• EXERCISE
Starting at the line that has "for node in" and stopping after the line that has "BUMP_DEPTH = 0.1 * MM", reproduce the listing below exactly; omit everything else.

• RAW DATA
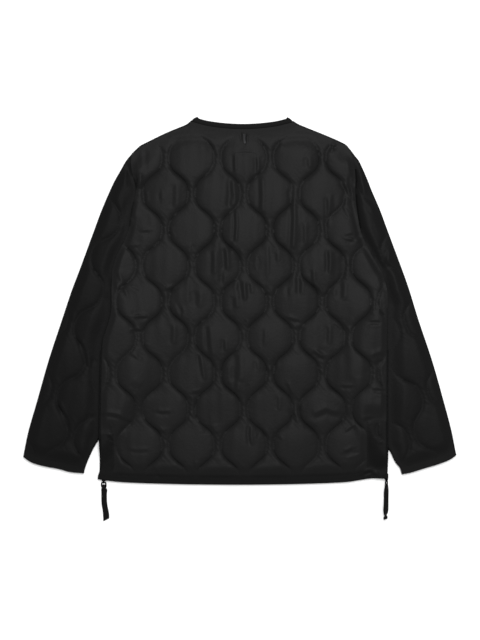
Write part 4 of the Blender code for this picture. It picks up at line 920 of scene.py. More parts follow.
def cloth(name, loop, rim, low, high, low_dots, high_dots, material, slot, stands_for):
    """Closed cloth between a lower and an upper height, over a loop with a shaped rim."""
    flat, roundness = loop[:, :2], loop[:, 2]
    way = inward(flat)
    spots, faces, rings = [], [], []
    for inset, share in rim:
        ring = flat + way * (inset * roundness + SEWN_GAP)[:, None]
        z0, z1 = low(ring[:, 0], ring[:, 1]), high(ring[:, 0], ring[:, 1])
        rings.append((len(spots) * len(flat), ring))
        spots.append(np.column_stack([ring, z0 + share * (z1 - z0)]))
    count = len(flat)
    here = np.arange(count)
    there = (here + 1) % count
    for (lower, _), (upper, _) in zip(rings, rings[1:]):
        faces += np.column_stack([lower + here, lower + there, upper + there, upper + here]).tolist()
    for (start, ring), height, dots, upward in ((rings[0], low, low_dots, False),
                                                (rings[-1], high, high_dots, True)):
        points, triangles = fill(ring, *dots)
        offset = sum(len(part) for part in spots)
        spots.append(np.column_stack([points, height(points[:, 0], points[:, 1])]))
        placed = np.where(triangles < count, triangles + start, triangles - count + offset)
        faces += (placed if upward else placed[:, ::-1]).tolist()
    made = make_piece(name, np.vstack(spots), faces, material, slot, stands_for)
    made.data.set_sharp_from_angle(angle=SHARP_ANGLE)
    return made


print("a shaded edge is sharp from", round(math.degrees(SHARP_ANGLE)), "degrees")

# %% [markdown]
# ## A stitch
# The garment is sewn in lockstitch, so only short dashes of thread show. Each one is a small closed
# spindle that lies on the cloth and dips in at both ends. Modelled thread catches the light as real
# thread does, where a painted line would not.

# %% Sew along lines
STITCH_LONG, STITCH_WIDE = 3.1, 0.5
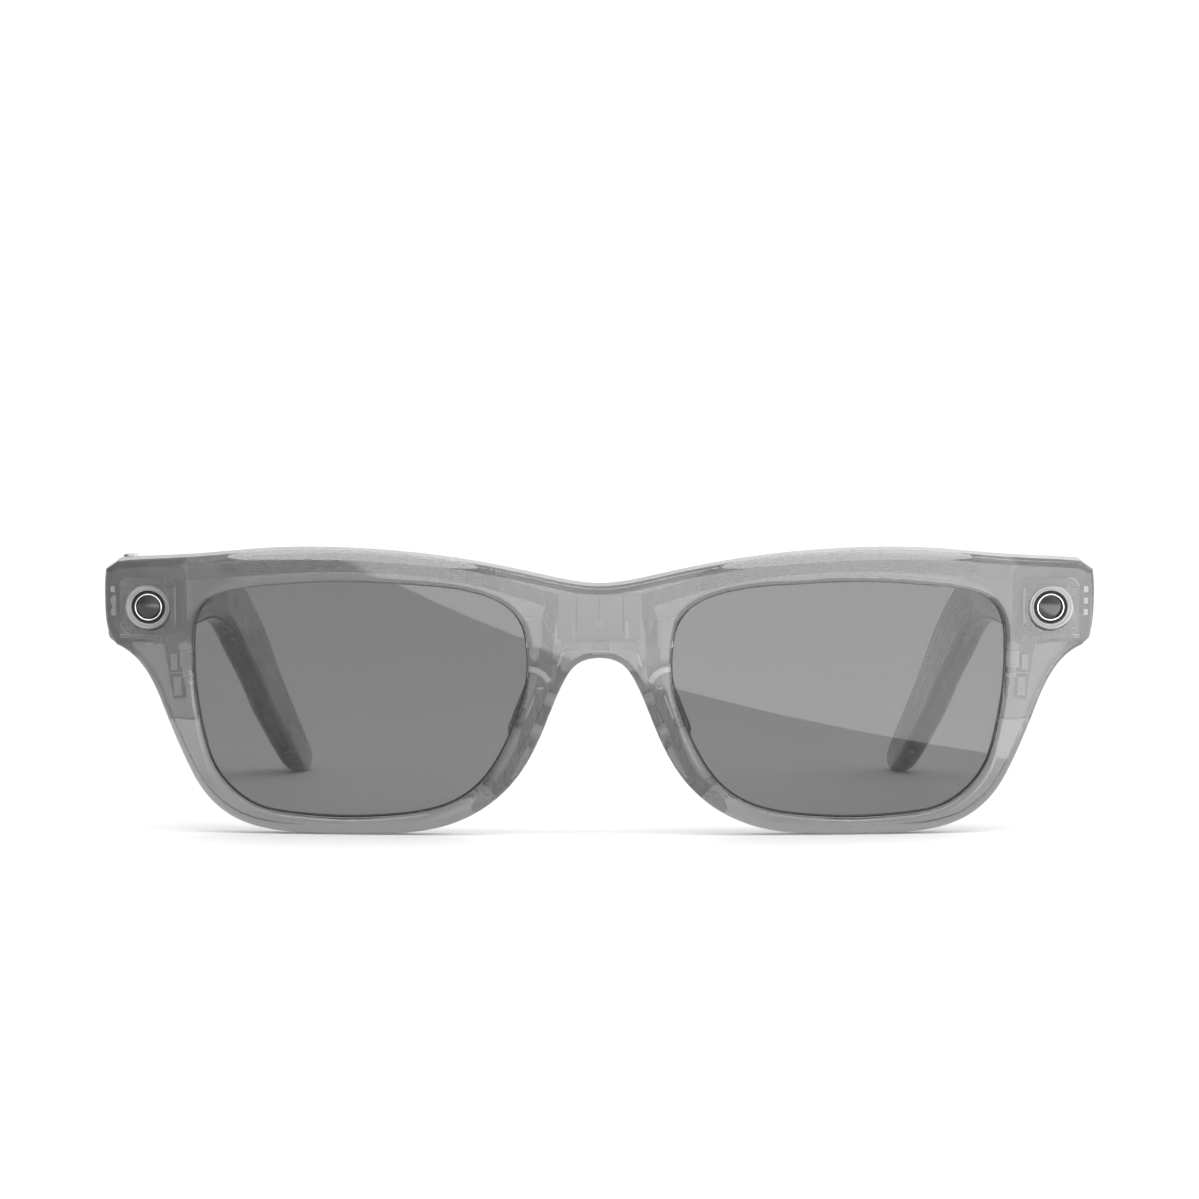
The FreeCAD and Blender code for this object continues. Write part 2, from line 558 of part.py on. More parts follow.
# ---------------------------------------------------------------- build
def build_front():
    blank = front_plate()
    lens = through(closed_curve_face(grown(LENS_OUTLINE, LENS_GROOVE)))
    lens = lens.common(slab(LENS_FRONT, LENS_FRONT + LENS_THICK))
    groove = through(closed_curve_face(grown(LENS_OUTLINE, LENS_GROOVE + BOND_GAP)))
    groove = groove.common(slab(LENS_FRONT - BOND_GAP, LENS_FRONT + LENS_THICK + BOND_GAP))
    blank = to_row(blank.cut(groove).cut(mirrored(groove)))
    cover_depth = RIM_DEPTH - COVER_DEPTH
    zone = through(polygon_face([(x, 0, h) for x, h in LOWER_RIM_ZONE]), 80)
    cover_zone = to_row(slab(cover_depth, 40).cut(zone).cut(mirrored(zone)))
    block = end_block()
    blank = blank.fuse([block, mirrored(block)])
    pocket = to_row(camera_pocket())
    light = local_box(73.9, CAMERA_H, 0.7, 3.0, 5, 20).common(slab(1.0, cover_depth))
    strips = [through(band_face(run, FLEX_WIDTH)) for run in (FLEX_BROW, FLEX_NOSE, FLEX_END)]
    strips += [mirrored(s) for s in strips]
    layer = slab(cover_depth - 0.35, cover_depth)
    flex = to_row(fused([s.common(layer) for s in strips]))
    contact = local_cylinder(CONTACT_R, CONTACT_X, CONTACT_H, cover_depth + 0.1, CONTACT_FACE)
    contact = to_row(contact)
    mic = to_row(local_cylinder(0.7, 0, CONTACT_H - 2.2, cover_depth + 0.1, RIM_DEPTH))
    plate, screws = front_leaf_plate(), Part.makeCompound(front_leaf_screws(recessed=False))
    cutters = []
    for piece in (pocket, contact, plate, screws):
        cutters += [piece, mirrored(piece)]
    light = mirrored(to_row(light))
    whole = blank.cut(cutters + [mic, light])
    nodes["front_frame"] = whole.cut(cover_zone).cut(flex)
    nodes["rear_cover"] = whole.common(cover_zone).common(to_row(slab(cover_depth + BOND_GAP, 40)))
    nodes["front_flex"] = flex
    nodes["recording_light"] = light
    nodes["bridge_microphone"] = mic
    both("lens", to_row(lens))
    both("charging_contact", contact)
    for name, shape in camera_parts().items():
        both(name, to_row(shape))
    both("nose_pad", to_row(nose_pad()))
    both("hinge_front_leaf", front_leaf().cut(screws))
    both("hinge_front_leaf_screws", Part.makeCompound(front_leaf_screws()))
    both("hinge_screw", hinge_pin())


def nose_pad():
    """A moulded pad on the back of the nose side: a round-ended bar sunk into the skin."""
    upper, lower = V(8.0, PAD_DEPTH, 24.4), V(11.5, PAD_DEPTH, 15.4)
    bar = Part.makeCylinder(PAD_R, (lower - upper).Length, upper, lower - upper)
    ends = [Part.makeSphere(PAD_R, end) for end in (upper, lower)]
    return bar.multiFuse(ends).removeSplitter().cut(slab(-2, RIM_DEPTH + BOND_GAP))


def both(name, shape):
    """Files a +X part as the wearer's left one, and its mirror image as the right one."""
    nodes[name + "_left"] = shape
    nodes[name + "_right"] = mirrored(shape)


def export(shift):
    for name, shape in sorted(nodes.items()):
        placed = shape.copy()
        placed.translate(shift)
        solids = placed.Solids
        out = solids[0] if len(solids) == 1 else Part.makeCompound(solids)
        out.exportStep("parts/" + name + ".step")
        box = out.optimalBoundingBox(False)
        print(name, len(solids), out.isValid(), round(out.Volume, 2),
              [round(v, 2) for v in (box.XMin, box.XMax, box.YMin, box.YMax, box.ZMin, box.ZMax)])


def main():
    build_front()
    for name, shape in left_temple().items():
        nodes["temple_left_" + name] = shape
    for name, shape in right_temple().items():
        nodes["temple_right_" + name] = mirrored(shape)
    for moving, plain in (("temple_left_power_switch_slider", "power_switch_slider"),
                          ("temple_right_capture_button", "capture_button")):
        nodes[plain] = nodes.pop(moving)
    whole = Part.makeCompound(list(nodes.values())).optimalBoundingBox(False)
    export(V(0, -(whole.YMin + whole.YMax) / 2, -whole.ZMin))
    print("shift", -(whole.YMin + whole.YMax) / 2, -whole.ZMin, "size", whole.YLength, whole.ZLength)


main()
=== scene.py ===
import bpy
import bmesh
import json
import math
from mathutils import Matrix, Vector
from mathutils.bvhtree import BVHTree


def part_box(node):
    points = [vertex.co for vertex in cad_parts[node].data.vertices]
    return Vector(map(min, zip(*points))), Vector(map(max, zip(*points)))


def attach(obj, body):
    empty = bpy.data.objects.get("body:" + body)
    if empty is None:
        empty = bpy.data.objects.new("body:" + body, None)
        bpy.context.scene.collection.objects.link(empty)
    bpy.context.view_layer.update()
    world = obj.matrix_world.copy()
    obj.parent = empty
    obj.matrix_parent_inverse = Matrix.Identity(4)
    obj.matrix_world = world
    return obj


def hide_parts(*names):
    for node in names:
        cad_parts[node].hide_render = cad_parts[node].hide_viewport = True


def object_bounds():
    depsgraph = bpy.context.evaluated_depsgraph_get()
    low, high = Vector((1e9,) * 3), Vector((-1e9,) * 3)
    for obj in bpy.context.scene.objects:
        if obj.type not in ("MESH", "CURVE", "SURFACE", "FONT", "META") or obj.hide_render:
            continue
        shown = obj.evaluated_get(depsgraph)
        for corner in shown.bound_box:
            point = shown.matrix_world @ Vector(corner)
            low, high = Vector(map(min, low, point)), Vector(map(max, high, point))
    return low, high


bl_info = {
    "name": "Smart Glasses",
    "version": (1, 0, 0),
    "blender": (4, 2, 0),
    "location": "View3D > Sidebar > Smart Glasses",
    "description": "Finishes and fine parts for clear smart glasses, built around their packed frame",
    "category": "Add Mesh",
}

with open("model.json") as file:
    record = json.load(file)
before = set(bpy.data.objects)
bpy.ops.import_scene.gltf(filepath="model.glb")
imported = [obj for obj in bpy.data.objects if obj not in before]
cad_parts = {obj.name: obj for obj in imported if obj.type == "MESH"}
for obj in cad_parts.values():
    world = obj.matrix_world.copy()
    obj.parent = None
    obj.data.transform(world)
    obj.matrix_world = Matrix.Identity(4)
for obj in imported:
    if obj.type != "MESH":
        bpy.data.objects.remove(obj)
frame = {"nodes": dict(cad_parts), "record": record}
CAD_LOW, CAD_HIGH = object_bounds()
MM = 0.001
SIDES = (("left", 1), ("right", -1))
MOUNTS = {m["name"]: m for m in frame["record"]["mounts"]}
ACROSS = Vector((1, 0, 0))
BACK = Vector(MOUNTS["charging_contact_left_face"]["axis"]).normalized()
UP = ACROSS.cross(BACK)
FINISHES = {}
TREES = {}
TOE = math.radians(3.6)      # how far each temple turns from straight back
RAY_START = 0.05            # how far in front of the glasses a search begins
GRAIN_RATIO = 12            # how much wider the drift of colour is than the fine grain
ROUGH_SWING = 0.2           # share by which roughness drifts either way
BUMP_DEPTH = 0.1 * MM


# ------------------------------------------------------------------ settings
class GlassesStage(bpy.types.PropertyGroup):
    distance: bpy.props.FloatProperty(
        name="Camera Distance", description="From the camera to the front of the glasses",
        default=0.6008, unit="LENGTH", subtype="DISTANCE")
    height: bpy.props.FloatProperty(
        name="Camera Height", description="Height of the camera over the table",
        default=0.0551, unit="LENGTH", subtype="DISTANCE")
    pitch: bpy.props.FloatProperty(
        name="Camera Pitch", description="How far the camera looks down",
        default=math.radians(1.82), unit="ROTATION", subtype="ANGLE")
    focal: bpy.props.FloatProperty(
        name="Focal Length", description="Focal length on a 36 mm wide sensor, in millimetres",
        default=120.34)
    floor_color: bpy.props.FloatVectorProperty(
        name="Floor", description="Colour of the table top", default=(0.93, 0.93, 0.93), subtype="COLOR")
    room: bpy.props.FloatProperty(
        name="Room Light", description="Strength of the light from the pale room", default=1.17)
    sweep: bpy.props.FloatProperty(
        name="Room Sweep", description="How far the room's light rises to the right and falls to the left",
        default=0.72)
    panel: bpy.props.FloatProperty(
        name="Table Panel", description="Brightness of the plain soft light panel lying in front",
        default=2.9)


class GlassesFinish(bpy.types.PropertyGroup):
    plastic: bpy.props.FloatVectorProperty(
        name="Frame Plastic", description="What the clear plastic lets through in one thickness",
        default=(0.34, 0.343, 0.347), subtype="COLOR")
    plastic_depth: bpy.props.FloatProperty(
        name="Plastic Depth", description="Thickness of plastic that tints light to the frame colour",
        default=0.0048, unit="LENGTH", subtype="DISTANCE")
    lens: bpy.props.FloatVectorProperty(
        name="Lens Tint", description="What the lens lets through in its own thickness",
        default=(0.17, 0.172, 0.175), subtype="COLOR")
    lens_depth: bpy.props.FloatProperty(
        name="Lens Depth", description="Thickness that tints light to the lens colour",
        default=0.0019, unit="LENGTH", subtype="DISTANCE")
    chrome: bpy.props.FloatVectorProperty(
        name="Chrome", description="Colour of the camera trim and the button's bezel",
        default=(0.83, 0.83, 0.84), subtype="COLOR")


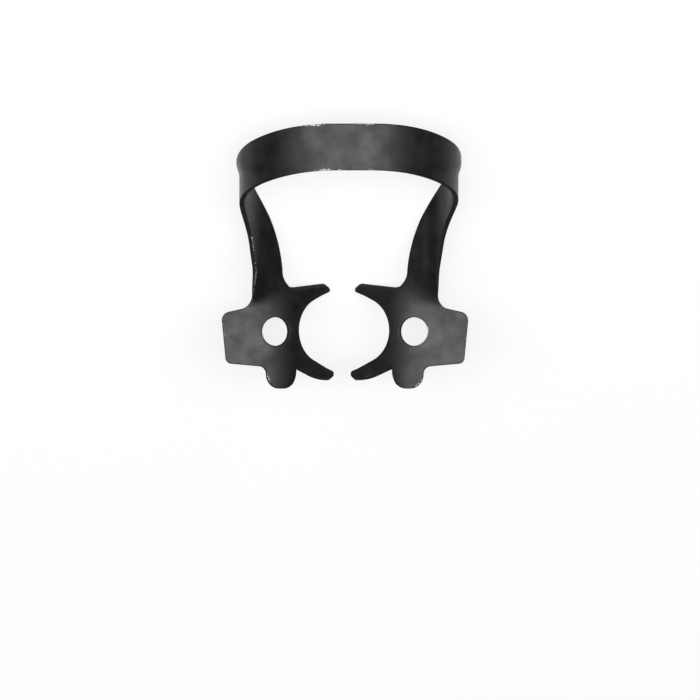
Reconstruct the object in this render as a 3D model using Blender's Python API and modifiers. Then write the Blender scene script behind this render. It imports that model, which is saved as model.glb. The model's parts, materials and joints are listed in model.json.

• ANSWER TO THIS EXERCISE
    for node in names:
        cad_parts[node].hide_render = cad_parts[node].hide_viewport = True


def object_bounds():
    depsgraph = bpy.context.evaluated_depsgraph_get()
    low, high = Vector((1e9,) * 3), Vector((-1e9,) * 3)
    for obj in bpy.context.scene.objects:
        if obj.type not in ("MESH", "CURVE", "SURFACE", "FONT", "META") or obj.hide_render:
            continue
        shown = obj.evaluated_get(depsgraph)
        for corner in shown.bound_box:
            point = shown.matrix_world @ Vector(corner)
            low, high = Vector(map(min, low, point)), Vector(map(max, high, point))
    return low, high


bl_info = {
    "name": "Smart Glasses",
    "version": (1, 0, 0),
    "blender": (4, 2, 0),
    "location": "View3D > Sidebar > Smart Glasses",
    "description": "Finishes and fine parts for clear smart glasses, built around their packed frame",
    "category": "Add Mesh",
}

with open("model.json") as file:
    record = json.load(file)
before = set(bpy.data.objects)
bpy.ops.import_scene.gltf(filepath="model.glb")
imported = [obj for obj in bpy.data.objects if obj not in before]
cad_parts = {obj.name: obj for obj in imported if obj.type == "MESH"}
for obj in cad_parts.values():
    world = obj.matrix_world.copy()
    obj.parent = None
    obj.data.transform(world)
    obj.matrix_world = Matrix.Identity(4)
for obj in imported:
    if obj.type != "MESH":
        bpy.data.objects.remove(obj)
frame = {"nodes": dict(cad_parts), "record": record}
CAD_LOW, CAD_HIGH = object_bounds()
MM = 0.001
SIDES = (("left", 1), ("right", -1))
MOUNTS = {m["name"]: m for m in frame["record"]["mounts"]}
ACROSS = Vector((1, 0, 0))
BACK = Vector(MOUNTS["charging_contact_left_face"]["axis"]).normalized()
UP = ACROSS.cross(BACK)
FINISHES = {}
TREES = {}
TOE = math.radians(3.6)      # how far each temple turns from straight back
RAY_START = 0.05            # how far in front of the glasses a search begins
GRAIN_RATIO = 12            # how much wider the drift of colour is than the fine grain
ROUGH_SWING = 0.2           # share by which roughness drifts either way
BUMP_DEPTH = 0.1 * MM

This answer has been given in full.